Another of Dr. Pusztai’s projects will help oncologists and breast cancer patients decide how long to continue endocrine hormone therapy, typically given for five years. Several large studies have shown that lengthening this to 10 years decreases recurrence and improves survival—but only by one or two percent, and the therapy itself carries health risks for some patients as well as additional costs. Dr. Pusztai emphasizes that all of these projects depend on the collaborative support of many specialists within the breast team, from surgeons who take tissue samples to radiologists who do biopsies and pathologists who handle the samples, and on to molecular analysts and informaticists. To illustrate, he mentions another new project that requires the participation of the entire team: the creation of a bio-repository.
“Lajos’s idea is to develop a database for breast cancer,” Dr. Hatzis explained, who is deeply involved in the project. “A doctor will be able to type in the specific mutation and the specific gene, and the database will look for information about that mutation on that gene. If nothing has been reported, the database will aggregate up and look for any mutation on that specific gene. And if it’s a very rare mutation, it will aggregate to a higher level and look for any mutations in genes involved in that particular pathway.”

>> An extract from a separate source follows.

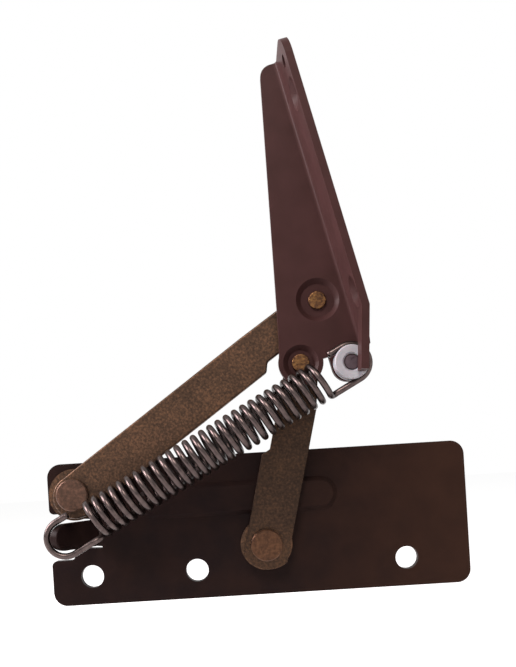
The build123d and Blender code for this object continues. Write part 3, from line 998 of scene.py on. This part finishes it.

Next the database will link to the literature about specific treatments and rank them at different levels of evidence. The doctor can then look on clinicaltrials.gov to see if there are any trials at Yale or elsewhere involving a particular therapy. “It will be a clinically useful tool,” Dr. Hatzis added, in quite an understatement. He and Dr. Pusztai hope to have a prototype ready for use by Yale clinicians by the end of the summer, with a long-term goal of public access.
Dr. Chagpar notes that breast cancer research at Yale is getting more intricate and more tightly intertwined with the clinic. “We are able to translate from the bench to the bedside and back,” she said. “We will no longer treat breast cancer with a broad brush, but will very specifically understand what each person’s tumor looks like, how it behaves, and what drugs we can use to treat its mutations.”